Thursday, June 19, 2014

Year In Review: The Latest Goings On of HMT


During the Fall 2013-Spring 2014 Academic year progress on the creation of digital editions of the Iliad manuscripts continued. Teams of undergraduates have been hard at work not only across the country but internationally. Several of our teams took a moment at the end of their academic years to report on what they have accomplished.

At College of the Holy Cross, teams were hard at work on Book 10 in the Venetus A, which was begun at the CHS Summer Seminar in 2013. When they weren't spending their Friday afternoons in the Isidore of Seville Lab, they were on the road giving presentations at Tufts and BU this spring, culminating in a final presentation at the Holy Cross Spring Academic Conference this April.

Holy Cross HMT at Tufts University
Pictured left to right: Neel Smith, Rebecca Musgrave, Alexander Simrell, and Neil Curran


At Brandeis University, work has continued on the Venetus B. The Fall was spent working steadily on Book 3. In the Spring, three new members joined their editing team and began to get familiar with the basics of the project, reading and editing the Venetus B hand.

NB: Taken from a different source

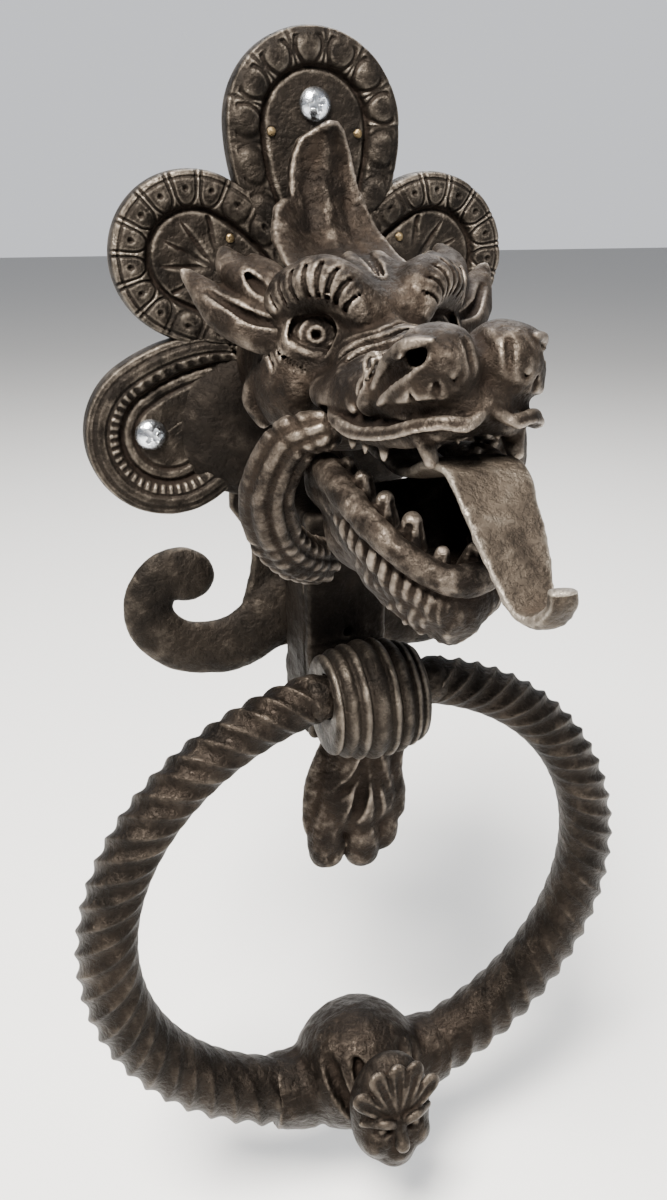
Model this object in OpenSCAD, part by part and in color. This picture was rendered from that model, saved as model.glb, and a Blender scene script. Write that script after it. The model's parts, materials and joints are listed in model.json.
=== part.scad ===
// Wrought-iron door knocker: a lobed backplate, a horned beast's head with an
// open mouth, and a rope-twisted ring hung in a rolled eye under its chin.
// Frame: origin at the centre of the three-screw circle on the plate's back
// face, +Z up, the door behind at +Y, the beast looking along -Y.

/* [Backplate] */
// Thickness of the plate at its edge
plate_t = 3; // [2:0.5:5]
// Radius of the circle that the three screws lie on
screw_circle_r = 57.2; // [54:0.2:58]
// Radius of the top lobe
top_lobe_r = 24.5; // [20:0.5:26]
// Radius of the two upper side lobes
upper_lobe_r = 22.4; // [18:0.2:23]
// Radius of the two lower side lobes
lower_lobe_r = 23.2; // [18:0.2:24]
// Height of a lobe's raised border above the back face
border_h = 7.2; // [5:0.2:9]
// Height of a lobe's inner disc above the back face
disc_h = 5.5; // [4:0.1:6]
// Thickness of the two scrolls below the plate
scroll_t = 4.5; // [3:0.5:6]

/* [Mounting screws] */
// Diameter of a screw's pan head
screw_head_d = 9; // [8:0.5:11]
// Diameter of the threaded shank behind the plate
screw_thread_d = 4.5; // [3.5:0.1:5]
// Length of the threaded shank behind the plate
screw_reach = 24; // [16:1:40]

/* [Head] */
// How far the upper lip stands in front of the door
muzzle_y = 118; // [112:0.5:124]
// Half width of the muzzle at the lips
muzzle_half_w = 20; // [18:0.5:22]
// Height of the curled crest's tip
crest_tip_z = 52; // [46:0.5:56]
// How far the ears spread to each side
ear_spread = 40; // [36:0.5:46]
// Half width of the tongue where it bends over the lip
tongue_half_w = 9; // [7:0.5:10]
// Thickness of the tongue
tongue_t = 3.4; // [2.4:0.2:4.4]

/* [Neck and eye] */
// Half width of the square neck
neck_half_w = 12; // [9:0.5:15]
// How far the neck stands in front of the door
neck_depth = 29; // [26:0.5:32]
// Outer radius of the rolled eye that holds the ring
eye_r = 17; // [15:0.5:19]
// Width of the rolled eye
eye_w = 28; // [24:1:34]

/* [Ring] */
// Radius of the ring's centre line
ring_r = 77.7; // [74:0.1:82]
// Bar radius where the ring enters the eye
bar_top_r = 7.1; // [6.2:0.1:8]
// Bar radius beside the boss
bar_bottom_r = 11.3; // [9:0.1:12]
// How far the ring leans back towards the door at rest, in degrees
ring_lean = 6; // [3:0.5:8]
// Radius of the ring's journals in the eye
journal_r = 6; // [4:0.1:6]
// Radius of the bulb at the bottom of the ring
boss_r = 21.5; // [20:0.5:24]

/* [Hidden] */

iron = [0.20, 0.18, 0.16];
worn_iron = [0.33, 0.30, 0.27];
dark_iron = [0.13, 0.12, 0.11];
zinc = [0.75, 0.78, 0.82];
brass = [0.65, 0.52, 0.30];

seat_gap = 0.1;         // between two pieces of one body that touch
running_gap = 0.05;     // round the journals in the eye
end_gap = 0.3;          // between the ring's shoulders and the eye's faces
fine = 64;              // facets of turned shapes
soft = 18;              // facets of the balls inside hulls
cut = 200;              // reach of a cutting block

// the front of the plain sheet and of the lobes' inner discs
sheet_y = -plate_t;
disc_y = -disc_h;

// the three screws, evenly spaced, one at the top
screw_spots = [for (k = [0:2]) [screw_circle_r * sin(120 * k), screw_circle_r * cos(120 * k)]];

// the lobes lie round the screws and move out with them, as [x, z, radius]
top_lobe_z = screw_circle_r - 5.2;
lower_lobe = [screw_spots[1][0] - 5.44, screw_spots[1][1] - 0.5];
upper_lobe = [screw_circle_r - 22.7, screw_circle_r - 38.7];
side_lobes = [[upper_lobe[0], upper_lobe[1], upper_lobe_r],
              [lower_lobe[0], lower_lobe[1], lower_lobe_r]];
web_r = screw_circle_r - 17.7;
screw_neck_r = screw_thread_d / 2 - 0.55;
screw_hole_r = screw_thread_d / 2 + 0.35;
screw_head_h = 2.8;
screw_point = 4;

// small rivets through the lobes, as [x, z], mirrored to both sides
rivet_spots = [upper_lobe + [-9.9, 4.8], [12.2, top_lobe_z - 1.8]];
rivet_r = 1.3;

// the head's round seat on the sheet and the two rivets behind it
base_z = -10;
base_r = 23;
seat_room = 4;          // clear ring round the head's foot, for the skull's swell
head_rivet_r = 3;
head_rivet_z = [base_z - 14, base_z + 14];

// the two second-layer petals beside the head
petal_x = 20.5;
petal_z = -28;
petal_r = 21;
petal_h = 8;

// neck and eye
neck_top_z = -50;
neck_bottom_z = -120;
eye_y = -neck_depth - seat_gap - eye_r;
eye_z = -99.8;
eye_rib_w = eye_w / 5;

// the hinge line of the ring, inside the eye and a little above its middle
hinge_y = eye_y - 4;
hinge_z = eye_z + 4.6;
bore_r = journal_r + running_gap;
journal_drop = 2;                 // hinge line below the circle's top
shoulder_w = 3.2;
shoulder_r = bar_top_r + 0.5;
shoulder_x = eye_w / 2 + end_gap;
bar_start = asin((shoulder_x + shoulder_w) / ring_r);
boss_half_w = boss_r + 5;
boss_end = 180 - asin(boss_half_w / ring_r);
bar_end = 180 - asin((boss_half_w + seat_gap) / ring_r);
boss_rise = 9.5;                  // bulb's middle above the bar's centre line
ring_bottom = 2 * ring_r - journal_drop;

// Draws a flat outline, given as X and Z, from the plane y = back forward by t
module flat(back, t) {
  translate([0, back, 0]) rotate([90, 0, 0]) linear_extrude(t) children();
}

// A round bar along -Y whose back end is at y = back, centred at x, z
module peg(x, back, z, r, len) {
  translate([x, back, z]) rotate([90, 0, 0]) cylinder(r = r, h = len, $fn = fine);
}

// A ball at a point, in both its places left and right when x isn't 0
module ball(p, r) {
  translate(p) sphere(r, $fn = soft);
  if (p[0] != 0) translate([-p[0], p[1], p[2]]) sphere(r, $fn = soft);
}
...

They are looking forward to acquiring a dedicated office space next year, where they can work with two other Classical Studies research projects at Brandeis.

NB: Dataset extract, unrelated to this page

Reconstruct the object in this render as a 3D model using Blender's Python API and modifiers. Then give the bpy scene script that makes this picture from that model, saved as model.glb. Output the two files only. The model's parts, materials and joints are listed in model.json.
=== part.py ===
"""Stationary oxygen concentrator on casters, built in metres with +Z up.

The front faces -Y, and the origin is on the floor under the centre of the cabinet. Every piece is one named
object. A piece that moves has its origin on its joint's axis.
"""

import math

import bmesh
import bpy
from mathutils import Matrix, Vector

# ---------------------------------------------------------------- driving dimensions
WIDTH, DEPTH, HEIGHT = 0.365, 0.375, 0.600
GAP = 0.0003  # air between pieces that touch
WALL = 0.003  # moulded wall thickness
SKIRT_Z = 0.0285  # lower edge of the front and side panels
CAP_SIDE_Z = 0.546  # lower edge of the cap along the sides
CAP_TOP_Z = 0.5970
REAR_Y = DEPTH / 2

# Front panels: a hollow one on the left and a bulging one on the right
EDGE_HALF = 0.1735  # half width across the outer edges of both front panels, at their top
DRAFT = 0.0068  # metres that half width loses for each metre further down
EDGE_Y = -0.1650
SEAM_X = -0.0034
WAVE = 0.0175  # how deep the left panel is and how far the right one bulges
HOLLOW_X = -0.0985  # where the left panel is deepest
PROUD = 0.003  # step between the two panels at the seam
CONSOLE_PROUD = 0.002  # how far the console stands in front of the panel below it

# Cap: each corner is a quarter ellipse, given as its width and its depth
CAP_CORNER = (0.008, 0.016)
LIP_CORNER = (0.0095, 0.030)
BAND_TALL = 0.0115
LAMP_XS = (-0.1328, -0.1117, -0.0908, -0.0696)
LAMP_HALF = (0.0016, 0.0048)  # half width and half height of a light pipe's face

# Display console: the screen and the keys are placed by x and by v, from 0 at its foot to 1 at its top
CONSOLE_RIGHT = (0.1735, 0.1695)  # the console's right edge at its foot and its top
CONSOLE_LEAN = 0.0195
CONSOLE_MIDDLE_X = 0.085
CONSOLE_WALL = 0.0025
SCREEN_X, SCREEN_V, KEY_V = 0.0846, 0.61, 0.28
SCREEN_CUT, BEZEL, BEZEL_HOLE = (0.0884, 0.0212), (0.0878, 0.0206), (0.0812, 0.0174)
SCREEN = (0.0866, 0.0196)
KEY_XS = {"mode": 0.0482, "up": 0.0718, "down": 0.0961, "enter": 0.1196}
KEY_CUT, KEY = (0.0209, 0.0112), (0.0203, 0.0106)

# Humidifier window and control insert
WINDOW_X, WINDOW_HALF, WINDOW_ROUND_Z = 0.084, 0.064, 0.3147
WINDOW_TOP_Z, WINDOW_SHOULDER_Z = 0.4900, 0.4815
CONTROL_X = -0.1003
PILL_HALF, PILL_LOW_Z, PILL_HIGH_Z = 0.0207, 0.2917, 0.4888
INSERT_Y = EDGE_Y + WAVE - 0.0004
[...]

At University of Washington in Seattle, their HMT team worked on Book 23 of the Venetus A, focusing their work primarily on the scholia, which included reading a number of them. Highlights include a fascinating (if convoluted) theory on how the third declension might derive from the first declension.

This summer promises to continue the productive streak. For the fifth summer in a row, undergraduates are hard at work at Holy Cross. This summer their work focuses on Book 11 in the Venetus A and Upsilon 1.1, allowing the teams to draw comparisons as they work on the manuscripts in parallel. The teams are also finishing Book 10 in the Venetus A and bringing previously edited books of the Venetus A up to the current editorial standards via automated testing.

Another two week seminar at the Center for Hellenic Studies is starting today, where students from five different colleges and universities will edit Book 12 of the Venetus A. More on the results of their work will be forthcoming.